You could replace the CEO with pretty much anyone on the planet and the situation would remain the same. The reason why Firefox is losing has nothing to do with features or engineering at this point, Firefox is already arguably better engineered than Chrome is.
Meanwhile, diversifying revenue is addressing one of the biggest criticisms people have of Firefox, that it is getting too much of its funding from Google. But does that help? No, because people have an axe to grind.
I think these countries are moving to Android/iOS as they get wealthier, but the legacy of FirefoxOS was quite successful. It's just that Mozilla never got much out of it.
"Ok, everybody popcorn up some ideas. Don't be shy."
[one of them opens a laptop and begins fiddling with a flame graph]
Jan 3 2021 210,085,100
Jan 1 2023 193,199,300
Dec 17 2023 185,599,100
You'd have to prise it from my cold dead hands. By far the best mobile browsing experience.

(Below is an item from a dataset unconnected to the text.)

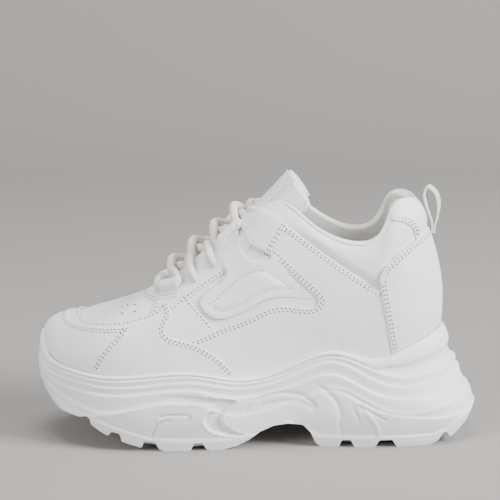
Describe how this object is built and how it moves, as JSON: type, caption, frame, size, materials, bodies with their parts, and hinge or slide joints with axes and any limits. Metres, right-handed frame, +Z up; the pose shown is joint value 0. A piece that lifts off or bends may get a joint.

Not entirely perfect, there's a bug where I'll occasionally get a grey screen on a tab. Hasn't happened enough for me to do anything about tho.
But still orders of magnitude better than my experience with Chrome on Android.
I wish I could reproduce it to file a bug report. These stability bugs are the reason I'm hesitant to recommend Firefox to non-technophiles, especially since the web is unusable without at least an ad blocker. While I still use Firefox, Brave seems to be doing a much better job at blocking ads without slowing down.
As they say, acceptance is the first step to recovery.
It could be that my baseline was the Chrome rendering, so any discrepancy was classified as "it's broken".
I have encountered a couple of (financial, natch) sites that insist on a Chromium-based browser in order to do vital operations like download statements. Switching browsers for those few exceptions is annoying, but not a deal-breaker (for me).
I get the same behavior for the people queries like "Barack Obama". (Android 14, Pixel 4a)
Install the Google Search Fixer from the Firefox add on store and it looks exactly the same.
edit: turns out I have the search fixer add-on that is mentioned in a sibling comment installed.